Um eine Urtextausgabe erstellen zu können, die ihrem Namen gerecht wird, muss ein philologisch geschulter Herausgeber zuerst alle verfälschenden Schichten abtragen, vergleichbar einem Restaurator, der ein im Laufe der Jahrhunderte entstelltes Gemälde wieder in seiner originalen Gestalt zum Vorschein bringen möchte. Dazu bedient sich der Herausgeber der sogenannten Quellenkritik. Sie fragt danach, ob und inwieweit ein überliefertes Dokument (z.B. eine Musikhandschrift oder ein Druck) vom Komponisten autorisiert ist oder nicht. Oft genug fehlt die originale Handschrift des Komponisten, und selbst wenn sie verfügbar ist, muss geprüft werden, ob spätere Quellen (z.B. die Erstausgabe) nicht ebenfalls vom Komponisten autorisiert wurden. Sobald man sicher ist, die Spreu vom Weizen getrennt zu haben, beginnt der zweite, nicht minder mühsame Teil der Arbeit: die Textkritik.
Denn jetzt, da man zum „Ursprung" der Überlieferung vorgedrungen ist, müssen die Quellen (= die Textzeugen) sorgfältig befragt werden – Note für Note, Zeichen für Zeichen. Schon allein wegen der Komplexität der musikalischen Schrift überliefern die Quellen den Text erfahrungsgemäß nicht völlig widerspruchsfrei. Hier ist die Entscheidung des textkritischen Herausgebers gefragt. Die wichtigsten Beobachtungen und Herausgeberentscheidungen müssen dabei in Form von Bemerkungen im Vorwort, im beigefügten Kritischen Bericht oder in Fußnoten erläutert oder durch Kennzeichnung innerhalb des Notentextes offen gelegt werden. So ist es kein Wunder, dass ein Herausgeber viel Geduld, Wissen und Zeit investieren muss, bis er den gültigen Urtext erarbeitet hat.
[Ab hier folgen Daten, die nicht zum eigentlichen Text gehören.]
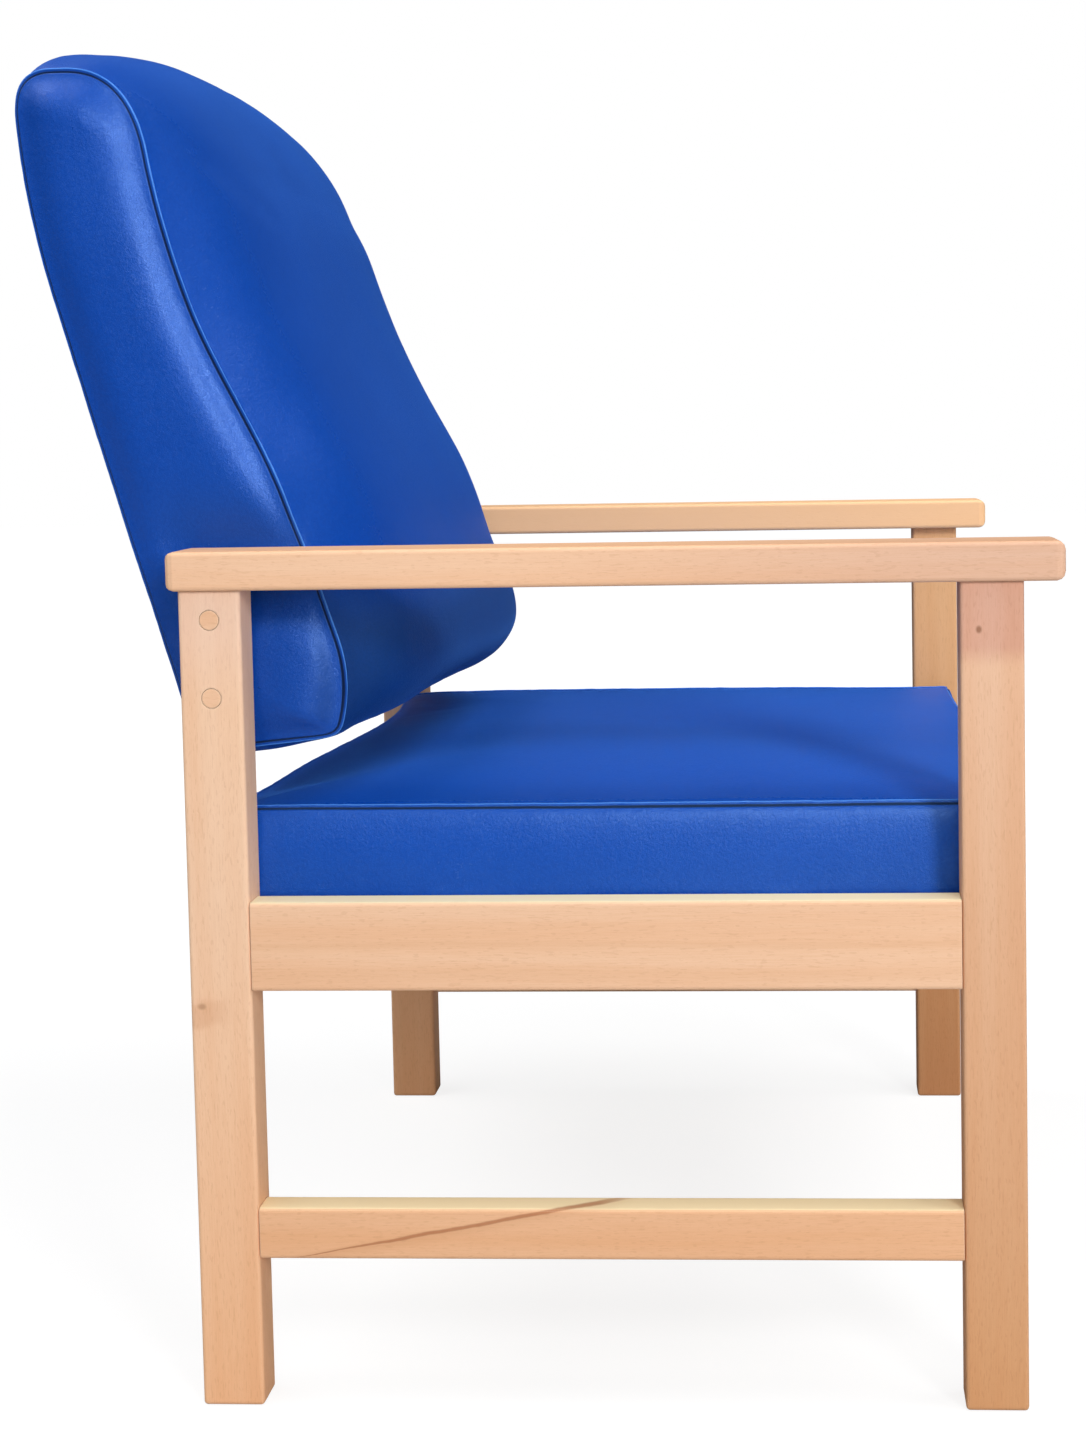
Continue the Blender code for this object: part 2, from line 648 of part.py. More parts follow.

Ausgewiesene Spezialisten mit großer Erfahrung edieren im engen Zusammenspiel mit unserem Lektorat die Urtextausgaben.
Den einzig gültigen Urtext eines Musikwerks gibt es nicht, denn – wie zuvor beschrieben – ist der Urtext nicht etwa gleichzusetzen mit der Handschrift eines Komponisten. (Leider meinen das bis heute noch viele Musiker, wozu wohl auch der Terminus „Urtext" selbst beiträgt). In den meisten Fällen muss der Urtext-Herausgeber bei voneinander abweichenden Lesarten der wichtigen Quellen eine Entscheidung treffen: Was ist „korrekt", was ist „falsch"? Oft genug kann keine eindeutige Klärung erfolgen. Eine gute Urtextausgabe begründet in jedem Falle die getroffene (gedruckte) Entscheidung. Doch „errare humanum est" – und deshalb ist es so wichtig, dass Musiker und Philologen in ständigem fruchtbaren Austausch stehen. Dazu möchte unter anderem auch unser Blog beitragen.
Der gesicherte, ausschließlich auf den musikalischen Quellen beruhende Notentext ist das Entscheidende einer Urtextausgabe. Doch eine Urtextausgabe von Henle muss darüber hinaus den Anforderungen der musikalischen Praxis dienen. Dazu gehört unserem Verständnis nach neben dem gut lesbaren Notenstich vor allem ein Vorschlag zum Fingersatz und ggf. zum Bogenstrich. Beides versteht sich als Anregung und Basis für die Aneignung durch den Nutzer. Berühmte Musikpädagogen und Künstler stellen dabei für Henle-Urtextausgaben ihr Wissen und ihre Erfahrung zur Verfügung. Etliche Ausgaben (vor allem der Streicher-Literatur) bieten wir gleichzeitig mit und ohne Einrichtung an, und das gesamte Klavierwerk von Johann Sebastian Bach in separaten Ausgaben entweder mit oder ohne Fingersatz.